* begin DATA PROVIDED *
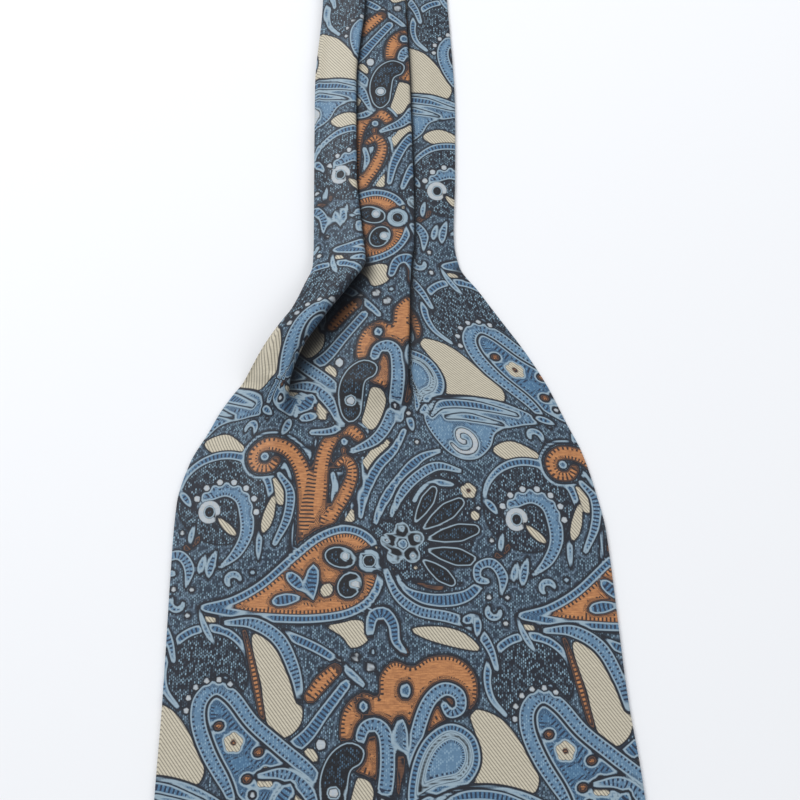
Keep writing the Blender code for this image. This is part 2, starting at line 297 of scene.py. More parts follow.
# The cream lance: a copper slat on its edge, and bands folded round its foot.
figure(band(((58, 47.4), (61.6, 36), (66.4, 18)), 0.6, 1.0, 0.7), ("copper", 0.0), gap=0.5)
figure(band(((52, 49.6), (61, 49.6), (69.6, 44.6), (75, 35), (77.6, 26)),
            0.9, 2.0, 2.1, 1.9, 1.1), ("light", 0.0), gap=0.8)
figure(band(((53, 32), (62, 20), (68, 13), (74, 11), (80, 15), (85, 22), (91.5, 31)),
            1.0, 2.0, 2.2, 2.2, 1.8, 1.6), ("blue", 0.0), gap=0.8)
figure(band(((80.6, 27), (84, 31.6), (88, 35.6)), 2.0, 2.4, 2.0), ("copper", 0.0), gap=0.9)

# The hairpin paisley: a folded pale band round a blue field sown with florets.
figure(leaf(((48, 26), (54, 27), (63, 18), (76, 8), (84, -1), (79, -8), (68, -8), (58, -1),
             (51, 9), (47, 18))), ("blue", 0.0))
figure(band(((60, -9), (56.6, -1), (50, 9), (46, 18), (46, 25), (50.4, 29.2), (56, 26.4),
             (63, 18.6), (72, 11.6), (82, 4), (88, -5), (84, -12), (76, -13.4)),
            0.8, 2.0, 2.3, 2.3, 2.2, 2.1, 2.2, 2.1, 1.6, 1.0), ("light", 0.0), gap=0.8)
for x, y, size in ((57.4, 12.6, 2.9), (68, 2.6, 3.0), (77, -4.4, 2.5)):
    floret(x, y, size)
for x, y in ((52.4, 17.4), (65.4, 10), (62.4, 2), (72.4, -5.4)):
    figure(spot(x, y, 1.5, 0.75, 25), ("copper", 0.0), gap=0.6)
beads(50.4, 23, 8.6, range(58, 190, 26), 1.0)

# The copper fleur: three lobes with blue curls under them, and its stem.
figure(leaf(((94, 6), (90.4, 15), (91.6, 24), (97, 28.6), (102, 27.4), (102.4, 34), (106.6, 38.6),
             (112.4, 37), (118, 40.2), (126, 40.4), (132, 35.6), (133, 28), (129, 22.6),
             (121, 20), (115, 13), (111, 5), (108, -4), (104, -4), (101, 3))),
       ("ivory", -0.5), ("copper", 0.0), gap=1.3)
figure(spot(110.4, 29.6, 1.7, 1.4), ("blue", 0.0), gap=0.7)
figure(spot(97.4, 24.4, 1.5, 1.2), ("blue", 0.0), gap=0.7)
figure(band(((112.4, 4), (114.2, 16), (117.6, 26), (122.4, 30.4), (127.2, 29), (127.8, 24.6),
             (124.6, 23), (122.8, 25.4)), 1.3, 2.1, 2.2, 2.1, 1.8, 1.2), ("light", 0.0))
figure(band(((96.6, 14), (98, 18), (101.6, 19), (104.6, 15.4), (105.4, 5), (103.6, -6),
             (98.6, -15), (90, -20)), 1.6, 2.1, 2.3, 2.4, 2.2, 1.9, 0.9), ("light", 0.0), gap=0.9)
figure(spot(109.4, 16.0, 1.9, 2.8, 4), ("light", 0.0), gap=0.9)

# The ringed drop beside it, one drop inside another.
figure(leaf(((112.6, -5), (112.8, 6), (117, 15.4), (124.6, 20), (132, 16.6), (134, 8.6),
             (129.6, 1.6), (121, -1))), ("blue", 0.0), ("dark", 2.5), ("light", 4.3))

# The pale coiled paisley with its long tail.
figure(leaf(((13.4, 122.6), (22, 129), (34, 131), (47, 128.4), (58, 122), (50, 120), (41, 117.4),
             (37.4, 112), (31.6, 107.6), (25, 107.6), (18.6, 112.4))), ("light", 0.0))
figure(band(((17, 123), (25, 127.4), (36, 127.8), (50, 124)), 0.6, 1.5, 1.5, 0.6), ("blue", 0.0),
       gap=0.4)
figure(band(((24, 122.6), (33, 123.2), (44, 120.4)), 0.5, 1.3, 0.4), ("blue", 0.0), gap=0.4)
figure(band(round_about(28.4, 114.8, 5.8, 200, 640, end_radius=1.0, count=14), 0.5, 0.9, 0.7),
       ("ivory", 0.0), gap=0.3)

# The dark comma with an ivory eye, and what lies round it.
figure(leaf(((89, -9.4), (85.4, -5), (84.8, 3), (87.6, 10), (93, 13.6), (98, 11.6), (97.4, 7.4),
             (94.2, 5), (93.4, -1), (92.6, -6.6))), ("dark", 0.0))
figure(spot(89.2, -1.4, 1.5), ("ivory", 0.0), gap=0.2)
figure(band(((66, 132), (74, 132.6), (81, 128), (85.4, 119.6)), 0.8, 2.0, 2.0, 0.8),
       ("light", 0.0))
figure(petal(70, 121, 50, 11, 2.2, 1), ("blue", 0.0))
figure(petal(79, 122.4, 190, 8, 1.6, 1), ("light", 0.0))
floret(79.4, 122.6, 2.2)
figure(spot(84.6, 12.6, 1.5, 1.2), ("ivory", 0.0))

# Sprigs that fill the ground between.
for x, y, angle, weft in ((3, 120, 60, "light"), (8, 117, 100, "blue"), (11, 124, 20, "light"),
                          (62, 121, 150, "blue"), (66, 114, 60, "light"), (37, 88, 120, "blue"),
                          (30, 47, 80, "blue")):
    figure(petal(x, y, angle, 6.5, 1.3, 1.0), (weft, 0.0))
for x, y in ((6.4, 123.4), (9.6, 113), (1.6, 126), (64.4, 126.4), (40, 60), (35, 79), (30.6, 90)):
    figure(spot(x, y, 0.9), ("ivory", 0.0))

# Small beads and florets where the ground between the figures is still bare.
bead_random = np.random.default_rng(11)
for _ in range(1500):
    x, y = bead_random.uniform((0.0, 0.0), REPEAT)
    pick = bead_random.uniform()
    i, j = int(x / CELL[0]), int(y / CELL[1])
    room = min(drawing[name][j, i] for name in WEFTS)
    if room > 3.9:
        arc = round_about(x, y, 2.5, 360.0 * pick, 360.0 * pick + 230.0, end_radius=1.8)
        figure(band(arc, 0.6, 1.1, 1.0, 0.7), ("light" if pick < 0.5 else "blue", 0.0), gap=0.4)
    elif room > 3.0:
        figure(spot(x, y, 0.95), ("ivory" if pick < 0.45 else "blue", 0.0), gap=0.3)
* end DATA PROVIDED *
• SET TASK
Please reproduce the entire listing, exactly as shown.

• COMPLETE OUTPUT
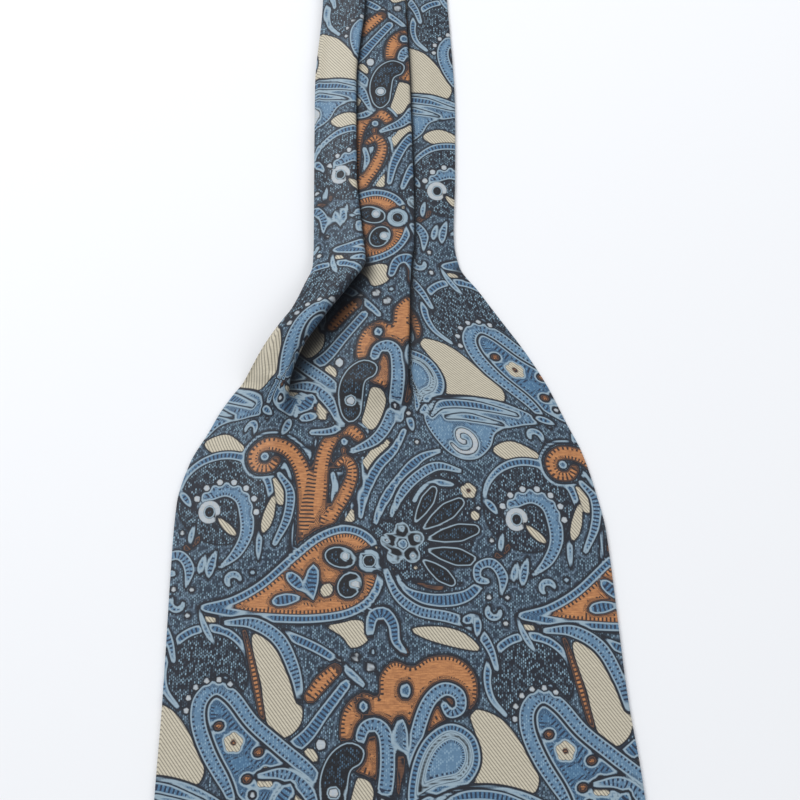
Keep writing the Blender code for this image. This is part 2, starting at line 297 of scene.py. More parts follow.
# The cream lance: a copper slat on its edge, and bands folded round its foot.
figure(band(((58, 47.4), (61.6, 36), (66.4, 18)), 0.6, 1.0, 0.7), ("copper", 0.0), gap=0.5)
figure(band(((52, 49.6), (61, 49.6), (69.6, 44.6), (75, 35), (77.6, 26)),
            0.9, 2.0, 2.1, 1.9, 1.1), ("light", 0.0), gap=0.8)
figure(band(((53, 32), (62, 20), (68, 13), (74, 11), (80, 15), (85, 22), (91.5, 31)),
            1.0, 2.0, 2.2, 2.2, 1.8, 1.6), ("blue", 0.0), gap=0.8)
figure(band(((80.6, 27), (84, 31.6), (88, 35.6)), 2.0, 2.4, 2.0), ("copper", 0.0), gap=0.9)

# The hairpin paisley: a folded pale band round a blue field sown with florets.
figure(leaf(((48, 26), (54, 27), (63, 18), (76, 8), (84, -1), (79, -8), (68, -8), (58, -1),
             (51, 9), (47, 18))), ("blue", 0.0))
figure(band(((60, -9), (56.6, -1), (50, 9), (46, 18), (46, 25), (50.4, 29.2), (56, 26.4),
             (63, 18.6), (72, 11.6), (82, 4), (88, -5), (84, -12), (76, -13.4)),
            0.8, 2.0, 2.3, 2.3, 2.2, 2.1, 2.2, 2.1, 1.6, 1.0), ("light", 0.0), gap=0.8)
for x, y, size in ((57.4, 12.6, 2.9), (68, 2.6, 3.0), (77, -4.4, 2.5)):
    floret(x, y, size)
for x, y in ((52.4, 17.4), (65.4, 10), (62.4, 2), (72.4, -5.4)):
    figure(spot(x, y, 1.5, 0.75, 25), ("copper", 0.0), gap=0.6)
beads(50.4, 23, 8.6, range(58, 190, 26), 1.0)

# The copper fleur: three lobes with blue curls under them, and its stem.
figure(leaf(((94, 6), (90.4, 15), (91.6, 24), (97, 28.6), (102, 27.4), (102.4, 34), (106.6, 38.6),
             (112.4, 37), (118, 40.2), (126, 40.4), (132, 35.6), (133, 28), (129, 22.6),
             (121, 20), (115, 13), (111, 5), (108, -4), (104, -4), (101, 3))),
       ("ivory", -0.5), ("copper", 0.0), gap=1.3)
figure(spot(110.4, 29.6, 1.7, 1.4), ("blue", 0.0), gap=0.7)
figure(spot(97.4, 24.4, 1.5, 1.2), ("blue", 0.0), gap=0.7)
figure(band(((112.4, 4), (114.2, 16), (117.6, 26), (122.4, 30.4), (127.2, 29), (127.8, 24.6),
             (124.6, 23), (122.8, 25.4)), 1.3, 2.1, 2.2, 2.1, 1.8, 1.2), ("light", 0.0))
figure(band(((96.6, 14), (98, 18), (101.6, 19), (104.6, 15.4), (105.4, 5), (103.6, -6),
             (98.6, -15), (90, -20)), 1.6, 2.1, 2.3, 2.4, 2.2, 1.9, 0.9), ("light", 0.0), gap=0.9)
figure(spot(109.4, 16.0, 1.9, 2.8, 4), ("light", 0.0), gap=0.9)

# The ringed drop beside it, one drop inside another.
figure(leaf(((112.6, -5), (112.8, 6), (117, 15.4), (124.6, 20), (132, 16.6), (134, 8.6),
             (129.6, 1.6), (121, -1))), ("blue", 0.0), ("dark", 2.5), ("light", 4.3))

# The pale coiled paisley with its long tail.
figure(leaf(((13.4, 122.6), (22, 129), (34, 131), (47, 128.4), (58, 122), (50, 120), (41, 117.4),
             (37.4, 112), (31.6, 107.6), (25, 107.6), (18.6, 112.4))), ("light", 0.0))
figure(band(((17, 123), (25, 127.4), (36, 127.8), (50, 124)), 0.6, 1.5, 1.5, 0.6), ("blue", 0.0),
       gap=0.4)
figure(band(((24, 122.6), (33, 123.2), (44, 120.4)), 0.5, 1.3, 0.4), ("blue", 0.0), gap=0.4)
figure(band(round_about(28.4, 114.8, 5.8, 200, 640, end_radius=1.0, count=14), 0.5, 0.9, 0.7),
       ("ivory", 0.0), gap=0.3)

# The dark comma with an ivory eye, and what lies round it.
figure(leaf(((89, -9.4), (85.4, -5), (84.8, 3), (87.6, 10), (93, 13.6), (98, 11.6), (97.4, 7.4),
             (94.2, 5), (93.4, -1), (92.6, -6.6))), ("dark", 0.0))
figure(spot(89.2, -1.4, 1.5), ("ivory", 0.0), gap=0.2)
figure(band(((66, 132), (74, 132.6), (81, 128), (85.4, 119.6)), 0.8, 2.0, 2.0, 0.8),
       ("light", 0.0))
figure(petal(70, 121, 50, 11, 2.2, 1), ("blue", 0.0))
figure(petal(79, 122.4, 190, 8, 1.6, 1), ("light", 0.0))
floret(79.4, 122.6, 2.2)
figure(spot(84.6, 12.6, 1.5, 1.2), ("ivory", 0.0))

# Sprigs that fill the ground between.
for x, y, angle, weft in ((3, 120, 60, "light"), (8, 117, 100, "blue"), (11, 124, 20, "light"),
                          (62, 121, 150, "blue"), (66, 114, 60, "light"), (37, 88, 120, "blue"),
                          (30, 47, 80, "blue")):
    figure(petal(x, y, angle, 6.5, 1.3, 1.0), (weft, 0.0))
for x, y in ((6.4, 123.4), (9.6, 113), (1.6, 126), (64.4, 126.4), (40, 60), (35, 79), (30.6, 90)):
    figure(spot(x, y, 0.9), ("ivory", 0.0))

# Small beads and florets where the ground between the figures is still bare.
bead_random = np.random.default_rng(11)
for _ in range(1500):
    x, y = bead_random.uniform((0.0, 0.0), REPEAT)
    pick = bead_random.uniform()
    i, j = int(x / CELL[0]), int(y / CELL[1])
    room = min(drawing[name][j, i] for name in WEFTS)
    if room > 3.9:
        arc = round_about(x, y, 2.5, 360.0 * pick, 360.0 * pick + 230.0, end_radius=1.8)
        figure(band(arc, 0.6, 1.1, 1.0, 0.7), ("light" if pick < 0.5 else "blue", 0.0), gap=0.4)
    elif room > 3.0:
        figure(spot(x, y, 0.95), ("ivory" if pick < 0.45 else "blue", 0.0), gap=0.3)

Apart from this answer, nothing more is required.